■ **GIVEN INFORMATION**
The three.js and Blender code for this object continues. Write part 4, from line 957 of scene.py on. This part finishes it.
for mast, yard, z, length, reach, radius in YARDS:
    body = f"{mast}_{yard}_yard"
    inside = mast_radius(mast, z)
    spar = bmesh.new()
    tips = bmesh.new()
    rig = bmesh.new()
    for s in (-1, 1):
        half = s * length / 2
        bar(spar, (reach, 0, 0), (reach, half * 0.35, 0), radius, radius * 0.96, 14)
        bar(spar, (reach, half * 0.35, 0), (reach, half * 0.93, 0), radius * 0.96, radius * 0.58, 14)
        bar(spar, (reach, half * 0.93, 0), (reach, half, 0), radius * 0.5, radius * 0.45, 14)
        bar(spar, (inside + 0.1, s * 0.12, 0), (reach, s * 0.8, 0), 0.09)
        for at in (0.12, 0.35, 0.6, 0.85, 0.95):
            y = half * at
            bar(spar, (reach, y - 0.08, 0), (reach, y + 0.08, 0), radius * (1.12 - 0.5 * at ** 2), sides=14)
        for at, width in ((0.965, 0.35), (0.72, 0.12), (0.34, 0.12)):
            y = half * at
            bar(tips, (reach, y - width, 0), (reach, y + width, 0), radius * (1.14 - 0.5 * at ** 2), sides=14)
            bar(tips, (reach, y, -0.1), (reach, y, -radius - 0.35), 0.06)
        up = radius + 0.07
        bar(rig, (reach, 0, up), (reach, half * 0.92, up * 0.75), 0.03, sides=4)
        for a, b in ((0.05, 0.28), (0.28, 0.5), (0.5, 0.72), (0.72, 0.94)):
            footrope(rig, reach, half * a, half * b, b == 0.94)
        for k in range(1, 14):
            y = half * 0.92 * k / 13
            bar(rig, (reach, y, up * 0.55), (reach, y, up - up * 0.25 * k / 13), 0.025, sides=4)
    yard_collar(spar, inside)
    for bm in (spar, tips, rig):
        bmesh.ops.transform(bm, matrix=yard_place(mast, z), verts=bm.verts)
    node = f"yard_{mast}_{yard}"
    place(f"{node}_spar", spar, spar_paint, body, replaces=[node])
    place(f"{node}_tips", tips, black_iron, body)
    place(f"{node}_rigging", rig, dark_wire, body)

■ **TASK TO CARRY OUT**
Write out the material exactly as given.

■ **RESPONSE FOR THIS EXERCISE**
The three.js and Blender code for this object continues. Write part 4, from line 957 of scene.py on. This part finishes it.
for mast, yard, z, length, reach, radius in YARDS:
    body = f"{mast}_{yard}_yard"
    inside = mast_radius(mast, z)
    spar = bmesh.new()
    tips = bmesh.new()
    rig = bmesh.new()
    for s in (-1, 1):
        half = s * length / 2
        bar(spar, (reach, 0, 0), (reach, half * 0.35, 0), radius, radius * 0.96, 14)
        bar(spar, (reach, half * 0.35, 0), (reach, half * 0.93, 0), radius * 0.96, radius * 0.58, 14)
        bar(spar, (reach, half * 0.93, 0), (reach, half, 0), radius * 0.5, radius * 0.45, 14)
        bar(spar, (inside + 0.1, s * 0.12, 0), (reach, s * 0.8, 0), 0.09)
        for at in (0.12, 0.35, 0.6, 0.85, 0.95):
            y = half * at
            bar(spar, (reach, y - 0.08, 0), (reach, y + 0.08, 0), radius * (1.12 - 0.5 * at ** 2), sides=14)
        for at, width in ((0.965, 0.35), (0.72, 0.12), (0.34, 0.12)):
            y = half * at
            bar(tips, (reach, y - width, 0), (reach, y + width, 0), radius * (1.14 - 0.5 * at ** 2), sides=14)
            bar(tips, (reach, y, -0.1), (reach, y, -radius - 0.35), 0.06)
        up = radius + 0.07
        bar(rig, (reach, 0, up), (reach, half * 0.92, up * 0.75), 0.03, sides=4)
        for a, b in ((0.05, 0.28), (0.28, 0.5), (0.5, 0.72), (0.72, 0.94)):
            footrope(rig, reach, half * a, half * b, b == 0.94)
        for k in range(1, 14):
            y = half * 0.92 * k / 13
            bar(rig, (reach, y, up * 0.55), (reach, y, up - up * 0.25 * k / 13), 0.025, sides=4)
    yard_collar(spar, inside)
    for bm in (spar, tips, rig):
        bmesh.ops.transform(bm, matrix=yard_place(mast, z), verts=bm.verts)
    node = f"yard_{mast}_{yard}"
    place(f"{node}_spar", spar, spar_paint, body, replaces=[node])
    place(f"{node}_tips", tips, black_iron, body)
    place(f"{node}_rigging", rig, dark_wire, body)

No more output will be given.